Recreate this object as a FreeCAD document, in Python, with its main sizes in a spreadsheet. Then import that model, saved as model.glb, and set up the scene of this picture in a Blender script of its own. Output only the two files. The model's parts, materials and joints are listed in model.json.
-.-.-
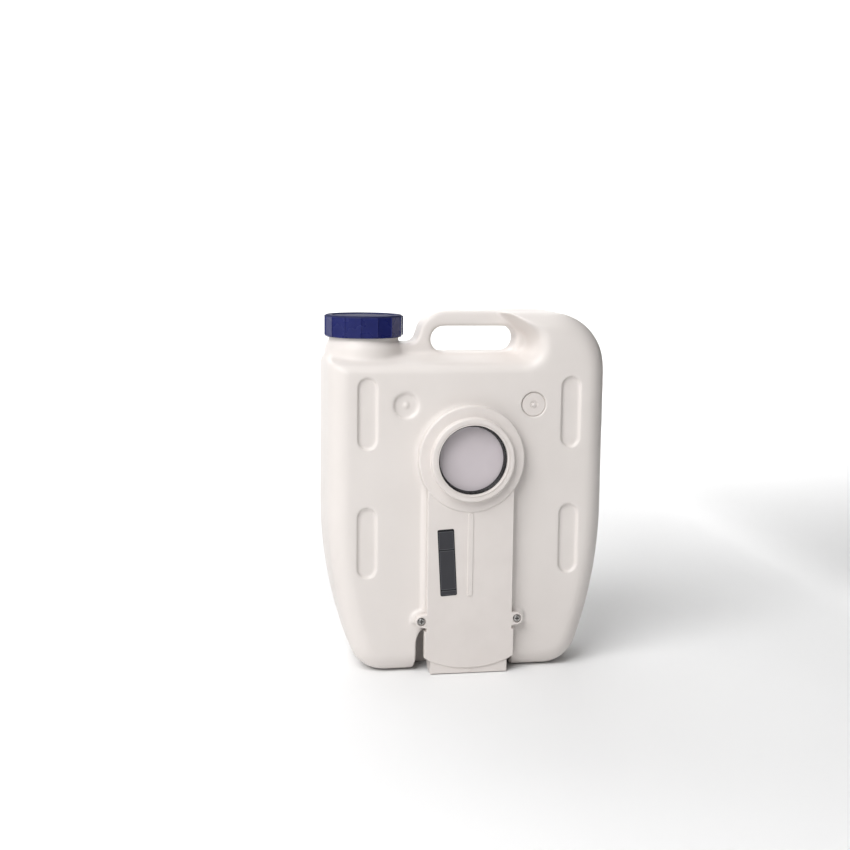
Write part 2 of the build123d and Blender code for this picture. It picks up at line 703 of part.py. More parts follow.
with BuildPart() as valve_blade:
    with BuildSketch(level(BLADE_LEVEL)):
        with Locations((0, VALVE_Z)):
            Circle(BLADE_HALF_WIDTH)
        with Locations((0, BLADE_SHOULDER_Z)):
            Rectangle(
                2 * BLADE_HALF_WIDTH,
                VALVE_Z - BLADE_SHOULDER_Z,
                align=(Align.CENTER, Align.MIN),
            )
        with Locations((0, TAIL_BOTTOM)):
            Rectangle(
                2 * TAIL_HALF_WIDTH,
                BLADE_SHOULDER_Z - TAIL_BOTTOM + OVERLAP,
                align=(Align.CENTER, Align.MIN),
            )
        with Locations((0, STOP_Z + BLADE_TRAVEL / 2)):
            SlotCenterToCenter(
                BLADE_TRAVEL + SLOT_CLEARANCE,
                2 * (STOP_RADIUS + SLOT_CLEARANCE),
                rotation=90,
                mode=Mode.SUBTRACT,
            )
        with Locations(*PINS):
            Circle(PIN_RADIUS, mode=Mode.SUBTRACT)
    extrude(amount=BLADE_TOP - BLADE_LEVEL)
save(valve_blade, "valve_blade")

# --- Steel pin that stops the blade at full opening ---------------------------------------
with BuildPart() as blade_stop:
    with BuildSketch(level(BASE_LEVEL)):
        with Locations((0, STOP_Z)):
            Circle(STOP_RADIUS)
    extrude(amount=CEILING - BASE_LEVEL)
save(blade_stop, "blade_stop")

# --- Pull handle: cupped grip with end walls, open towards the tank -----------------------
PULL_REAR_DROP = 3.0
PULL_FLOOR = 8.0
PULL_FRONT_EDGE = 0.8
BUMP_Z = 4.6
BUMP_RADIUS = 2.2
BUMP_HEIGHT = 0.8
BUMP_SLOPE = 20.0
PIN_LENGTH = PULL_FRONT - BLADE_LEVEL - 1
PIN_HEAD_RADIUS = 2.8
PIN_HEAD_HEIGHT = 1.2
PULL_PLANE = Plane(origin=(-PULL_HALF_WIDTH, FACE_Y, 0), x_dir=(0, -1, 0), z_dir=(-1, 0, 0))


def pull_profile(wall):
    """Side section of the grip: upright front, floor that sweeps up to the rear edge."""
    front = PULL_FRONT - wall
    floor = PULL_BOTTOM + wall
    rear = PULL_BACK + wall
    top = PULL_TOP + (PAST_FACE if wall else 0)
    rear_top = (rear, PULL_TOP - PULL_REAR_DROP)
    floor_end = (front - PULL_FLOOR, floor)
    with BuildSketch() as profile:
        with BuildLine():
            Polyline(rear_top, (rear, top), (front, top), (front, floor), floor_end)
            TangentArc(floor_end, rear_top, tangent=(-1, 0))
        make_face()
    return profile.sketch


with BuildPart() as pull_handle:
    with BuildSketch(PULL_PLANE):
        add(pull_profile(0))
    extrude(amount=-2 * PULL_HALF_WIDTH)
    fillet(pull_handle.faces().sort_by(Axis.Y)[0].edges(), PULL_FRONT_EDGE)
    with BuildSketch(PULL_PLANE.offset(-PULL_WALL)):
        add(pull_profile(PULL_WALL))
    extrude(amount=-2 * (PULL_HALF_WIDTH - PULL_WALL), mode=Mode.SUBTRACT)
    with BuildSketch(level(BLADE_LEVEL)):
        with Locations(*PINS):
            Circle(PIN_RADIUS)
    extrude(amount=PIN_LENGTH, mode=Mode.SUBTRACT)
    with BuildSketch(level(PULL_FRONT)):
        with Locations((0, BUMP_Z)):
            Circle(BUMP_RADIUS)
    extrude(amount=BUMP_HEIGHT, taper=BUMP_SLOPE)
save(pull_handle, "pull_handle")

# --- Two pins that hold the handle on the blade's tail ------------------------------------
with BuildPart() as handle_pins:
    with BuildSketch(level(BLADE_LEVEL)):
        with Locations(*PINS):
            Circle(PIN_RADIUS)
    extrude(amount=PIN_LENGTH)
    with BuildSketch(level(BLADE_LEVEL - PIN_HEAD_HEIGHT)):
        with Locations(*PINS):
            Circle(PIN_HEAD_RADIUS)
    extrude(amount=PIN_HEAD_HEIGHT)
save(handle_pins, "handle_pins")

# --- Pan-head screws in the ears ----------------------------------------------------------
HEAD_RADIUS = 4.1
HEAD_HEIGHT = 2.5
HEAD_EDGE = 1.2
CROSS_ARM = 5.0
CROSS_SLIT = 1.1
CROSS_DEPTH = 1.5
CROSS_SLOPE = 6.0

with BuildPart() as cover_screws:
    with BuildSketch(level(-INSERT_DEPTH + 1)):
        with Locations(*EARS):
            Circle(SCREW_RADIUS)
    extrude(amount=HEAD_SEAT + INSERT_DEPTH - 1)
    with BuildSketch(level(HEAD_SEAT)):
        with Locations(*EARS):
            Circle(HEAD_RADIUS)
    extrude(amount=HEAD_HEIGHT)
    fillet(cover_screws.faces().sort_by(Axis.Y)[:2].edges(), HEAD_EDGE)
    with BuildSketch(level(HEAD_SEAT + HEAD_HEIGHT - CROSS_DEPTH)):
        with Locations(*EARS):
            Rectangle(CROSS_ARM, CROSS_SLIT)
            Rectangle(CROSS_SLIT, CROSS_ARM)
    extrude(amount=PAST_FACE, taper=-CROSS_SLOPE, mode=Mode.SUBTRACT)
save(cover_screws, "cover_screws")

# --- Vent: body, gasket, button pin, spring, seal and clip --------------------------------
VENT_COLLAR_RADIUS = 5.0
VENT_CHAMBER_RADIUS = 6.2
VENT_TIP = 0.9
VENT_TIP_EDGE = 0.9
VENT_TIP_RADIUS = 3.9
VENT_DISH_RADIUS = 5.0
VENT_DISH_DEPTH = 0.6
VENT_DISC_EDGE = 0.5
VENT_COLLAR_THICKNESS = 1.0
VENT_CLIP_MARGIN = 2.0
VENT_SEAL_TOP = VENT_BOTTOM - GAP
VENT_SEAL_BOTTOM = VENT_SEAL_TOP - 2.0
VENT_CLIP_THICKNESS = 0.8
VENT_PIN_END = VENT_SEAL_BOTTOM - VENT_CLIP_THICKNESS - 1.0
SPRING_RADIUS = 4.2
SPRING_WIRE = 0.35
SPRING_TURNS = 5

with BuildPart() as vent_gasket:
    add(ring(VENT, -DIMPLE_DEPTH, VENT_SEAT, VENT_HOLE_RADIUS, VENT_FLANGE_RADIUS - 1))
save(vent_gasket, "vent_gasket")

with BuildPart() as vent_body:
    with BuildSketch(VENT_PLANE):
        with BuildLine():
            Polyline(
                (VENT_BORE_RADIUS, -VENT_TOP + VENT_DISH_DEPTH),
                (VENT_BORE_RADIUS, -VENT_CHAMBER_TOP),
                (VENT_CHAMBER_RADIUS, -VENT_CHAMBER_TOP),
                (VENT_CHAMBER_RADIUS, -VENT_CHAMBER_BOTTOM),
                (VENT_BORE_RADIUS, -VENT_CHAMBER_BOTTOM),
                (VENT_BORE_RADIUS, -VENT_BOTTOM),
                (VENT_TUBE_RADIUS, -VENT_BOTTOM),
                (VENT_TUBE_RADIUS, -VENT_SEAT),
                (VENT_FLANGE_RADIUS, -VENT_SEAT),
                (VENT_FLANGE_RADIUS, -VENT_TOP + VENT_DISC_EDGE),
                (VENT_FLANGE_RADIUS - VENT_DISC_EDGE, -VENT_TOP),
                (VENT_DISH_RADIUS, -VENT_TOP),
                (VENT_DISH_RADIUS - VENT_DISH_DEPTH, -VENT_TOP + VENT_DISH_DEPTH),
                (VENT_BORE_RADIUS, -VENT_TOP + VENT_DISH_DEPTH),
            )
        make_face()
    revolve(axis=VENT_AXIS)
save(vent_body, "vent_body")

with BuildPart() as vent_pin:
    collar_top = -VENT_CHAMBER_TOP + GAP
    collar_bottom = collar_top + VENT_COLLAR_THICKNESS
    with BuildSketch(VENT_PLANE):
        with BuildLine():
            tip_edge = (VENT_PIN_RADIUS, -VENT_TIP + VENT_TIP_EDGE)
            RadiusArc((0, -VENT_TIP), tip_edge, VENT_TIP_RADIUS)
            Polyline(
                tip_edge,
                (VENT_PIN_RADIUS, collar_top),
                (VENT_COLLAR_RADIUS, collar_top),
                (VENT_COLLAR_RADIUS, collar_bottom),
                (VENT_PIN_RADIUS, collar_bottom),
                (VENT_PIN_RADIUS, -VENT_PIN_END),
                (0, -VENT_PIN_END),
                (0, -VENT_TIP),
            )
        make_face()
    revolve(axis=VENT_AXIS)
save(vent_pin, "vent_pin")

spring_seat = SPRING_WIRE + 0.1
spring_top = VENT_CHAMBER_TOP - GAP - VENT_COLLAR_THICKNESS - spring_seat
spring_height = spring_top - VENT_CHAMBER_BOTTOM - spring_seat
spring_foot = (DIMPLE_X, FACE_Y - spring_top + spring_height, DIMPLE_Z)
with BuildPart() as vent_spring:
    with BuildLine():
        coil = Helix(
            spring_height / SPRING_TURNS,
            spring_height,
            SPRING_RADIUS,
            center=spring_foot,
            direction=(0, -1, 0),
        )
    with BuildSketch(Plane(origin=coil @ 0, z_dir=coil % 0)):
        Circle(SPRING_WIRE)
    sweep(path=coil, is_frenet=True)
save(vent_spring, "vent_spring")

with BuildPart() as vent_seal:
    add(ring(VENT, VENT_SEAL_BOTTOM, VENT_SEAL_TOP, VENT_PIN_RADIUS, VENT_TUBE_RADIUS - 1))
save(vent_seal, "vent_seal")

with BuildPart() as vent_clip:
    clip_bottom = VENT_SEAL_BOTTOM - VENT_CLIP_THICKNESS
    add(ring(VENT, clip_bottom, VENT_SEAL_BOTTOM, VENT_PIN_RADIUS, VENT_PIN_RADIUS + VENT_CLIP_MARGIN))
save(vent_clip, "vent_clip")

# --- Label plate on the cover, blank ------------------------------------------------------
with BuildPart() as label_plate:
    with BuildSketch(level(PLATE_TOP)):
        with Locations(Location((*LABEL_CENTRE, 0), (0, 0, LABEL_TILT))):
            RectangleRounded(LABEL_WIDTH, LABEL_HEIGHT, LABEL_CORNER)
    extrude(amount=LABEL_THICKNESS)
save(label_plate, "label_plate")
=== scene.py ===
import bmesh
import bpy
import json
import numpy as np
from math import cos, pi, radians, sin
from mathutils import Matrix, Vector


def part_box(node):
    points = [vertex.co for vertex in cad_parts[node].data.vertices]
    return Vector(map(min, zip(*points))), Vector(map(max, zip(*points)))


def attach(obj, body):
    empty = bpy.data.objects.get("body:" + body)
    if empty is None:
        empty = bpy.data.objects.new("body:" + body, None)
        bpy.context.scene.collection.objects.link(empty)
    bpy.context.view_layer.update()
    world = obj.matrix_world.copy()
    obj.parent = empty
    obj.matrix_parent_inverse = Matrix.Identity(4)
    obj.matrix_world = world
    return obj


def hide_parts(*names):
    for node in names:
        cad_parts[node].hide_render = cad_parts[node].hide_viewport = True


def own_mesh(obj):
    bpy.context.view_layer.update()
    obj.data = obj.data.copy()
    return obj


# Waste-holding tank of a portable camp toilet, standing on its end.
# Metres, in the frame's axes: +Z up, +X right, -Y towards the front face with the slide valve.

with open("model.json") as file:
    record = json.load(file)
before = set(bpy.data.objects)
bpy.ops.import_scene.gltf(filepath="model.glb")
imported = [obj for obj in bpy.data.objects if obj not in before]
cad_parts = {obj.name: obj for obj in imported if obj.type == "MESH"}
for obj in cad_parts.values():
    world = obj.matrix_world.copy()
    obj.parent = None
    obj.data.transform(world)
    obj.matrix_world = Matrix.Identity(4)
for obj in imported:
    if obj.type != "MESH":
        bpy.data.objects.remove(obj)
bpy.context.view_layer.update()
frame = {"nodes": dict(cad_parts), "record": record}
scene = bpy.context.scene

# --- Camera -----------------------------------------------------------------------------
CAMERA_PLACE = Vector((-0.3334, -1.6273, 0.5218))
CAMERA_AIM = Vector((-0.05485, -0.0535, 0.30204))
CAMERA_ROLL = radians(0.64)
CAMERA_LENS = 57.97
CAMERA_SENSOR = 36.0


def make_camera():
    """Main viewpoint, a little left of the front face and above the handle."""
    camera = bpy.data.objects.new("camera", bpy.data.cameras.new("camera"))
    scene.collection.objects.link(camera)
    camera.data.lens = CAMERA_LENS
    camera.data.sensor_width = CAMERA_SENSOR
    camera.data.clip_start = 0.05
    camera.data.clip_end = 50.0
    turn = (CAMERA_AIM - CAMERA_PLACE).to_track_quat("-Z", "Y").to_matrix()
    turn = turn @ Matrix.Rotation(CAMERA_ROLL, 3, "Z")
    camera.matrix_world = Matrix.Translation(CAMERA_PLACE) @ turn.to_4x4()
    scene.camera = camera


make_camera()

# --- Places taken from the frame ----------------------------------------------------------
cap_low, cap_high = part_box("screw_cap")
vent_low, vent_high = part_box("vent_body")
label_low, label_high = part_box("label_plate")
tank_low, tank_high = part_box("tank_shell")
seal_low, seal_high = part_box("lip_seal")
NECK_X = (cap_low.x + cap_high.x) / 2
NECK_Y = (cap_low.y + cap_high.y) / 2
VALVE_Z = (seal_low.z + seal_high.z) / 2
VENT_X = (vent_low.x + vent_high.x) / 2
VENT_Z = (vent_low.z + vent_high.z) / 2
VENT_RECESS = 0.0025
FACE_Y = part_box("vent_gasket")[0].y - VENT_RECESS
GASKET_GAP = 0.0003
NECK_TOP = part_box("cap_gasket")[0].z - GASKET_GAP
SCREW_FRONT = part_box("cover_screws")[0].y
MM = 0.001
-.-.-
## What needs to be done
As listed above, the lines from the line with "points = [vertex.co" to the line with "obj.parent = empty" are to be echoed exactly, with both ends included and nothing added.

## Output for this exercise
    points = [vertex.co for vertex in cad_parts[node].data.vertices]
    return Vector(map(min, zip(*points))), Vector(map(max, zip(*points)))


def attach(obj, body):
    empty = bpy.data.objects.get("body:" + body)
    if empty is None:
        empty = bpy.data.objects.new("body:" + body, None)
        bpy.context.scene.collection.objects.link(empty)
    bpy.context.view_layer.update()
    world = obj.matrix_world.copy()
    obj.parent = empty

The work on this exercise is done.